If you read my last post, I have a complex relationship with social media. But my decision to keep the update on my marital status private for a year was personal preference. One discussed with my husband, with the agreement that when things felt organic enough to announce, then I would. There was no assumption on timeframes or the method in which sharing would occur.


I never felt the pressure to say anything. Partly because I am pretty private generally, and outside of the occasional picture of my family members or me in some natural setting, I do not share much. Beyond my love for books (which if you pay attention to that digital space, I definitely have defined opinions), I am typically a quiet observer online, as the timelines and comments exponentially expand with each passing minute. That matches my actual personality. I do not have this online persona that is misaligned with who I truly am.


I value maintaining a veil of privacy.


Despite what some may think, I wasn’t hiding. My husband and I do have a normal existence—with dinner parties and movie dates, and trips to the grocery store. We’ve met strangers on vacation who only know us as a couple. Several of our friends witnessed our nuptials in person.


Family? Well, that’s where a bit of a wrench pops up.

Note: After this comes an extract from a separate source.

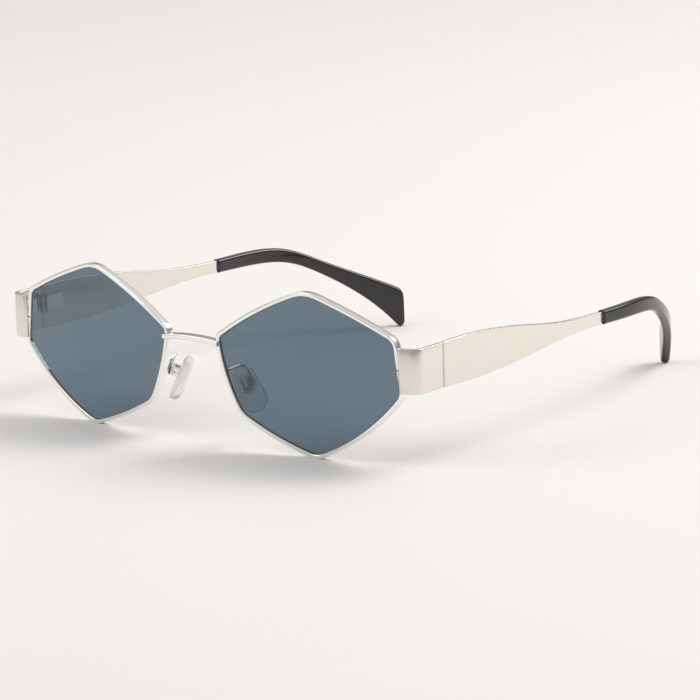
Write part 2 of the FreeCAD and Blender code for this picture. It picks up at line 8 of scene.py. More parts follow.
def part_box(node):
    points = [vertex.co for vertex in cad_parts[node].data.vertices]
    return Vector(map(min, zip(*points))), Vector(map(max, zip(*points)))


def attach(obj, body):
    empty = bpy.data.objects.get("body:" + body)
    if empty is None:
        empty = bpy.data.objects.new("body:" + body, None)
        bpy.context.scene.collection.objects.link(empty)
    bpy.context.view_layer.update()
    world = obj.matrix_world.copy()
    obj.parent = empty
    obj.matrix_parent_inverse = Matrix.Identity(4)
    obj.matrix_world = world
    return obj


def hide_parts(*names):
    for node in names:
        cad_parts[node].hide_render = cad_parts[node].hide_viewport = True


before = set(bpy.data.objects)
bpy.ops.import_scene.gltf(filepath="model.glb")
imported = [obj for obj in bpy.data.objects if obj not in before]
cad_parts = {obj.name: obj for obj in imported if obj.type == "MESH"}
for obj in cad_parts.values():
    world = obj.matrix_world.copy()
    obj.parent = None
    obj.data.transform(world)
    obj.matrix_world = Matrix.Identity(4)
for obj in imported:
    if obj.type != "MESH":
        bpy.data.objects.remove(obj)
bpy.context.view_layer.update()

We both have a large extended family. Everyone was not invited to our wedding. By design. I always wanted a small and manageable affair with enough people that it would feel festive, but not so many that I was overwhelmed or lost in the shuffle. Logistically, when inviting one person obligates you to extend an invitation to another and then they have a partner or kids, tough decisions have to be made. Additionally, while I did not want to hurt anyone by excluding them, I wanted to only feel loved and supported during such an occasion and honestly, not every relative could show up unselfishly and do that.


In planning the wedding, I did not want to sift through tons of unsolicited advice, so I kept things relatively close to the vest. So much so, that people who showed up were pretty surprised by who they'd be rubbing elbows with at the dinner reception. We didn’t allow guests to photograph or take videos that day. Partly because we wanted people to be present, but also to minimize the possibility of leaked photos. Because no matter how much folks love you, the satisfaction of being the first to break the news, is too tempting for some to resist. My overall rationale was less fuss, less stress. And oddly, outside of a few wedding day snafus, it worked.


That mentality spilled over into when I would publicize my marriage. I wanted to protect it. Keep it to myself for a while. I needed to settle into all of the changes until I found a place of safety in revealing. In many ways, keeping it to myself was easier. It was absolutely less stressful. And while some may have deemed it selfish, I felt liberty in defying others’ expectations of how I should manage such a significant life event.


Despite how it may appear on social media, there is no rule that we have to disclose everything.


If we do decide to divulge, it should be free from outside influence. It is actually helpful for our mental wellness to understand our limitations and respect them, while accepting the role social media plays in how we define ourselves and our needs. Are we disclosing because we want acceptance? Or do we truly want to use it as an extension of our communication with one another?


It was both freeing and empowering to make the best choice for myself. I was glad to finally share something so important to me, but to do so on my terms.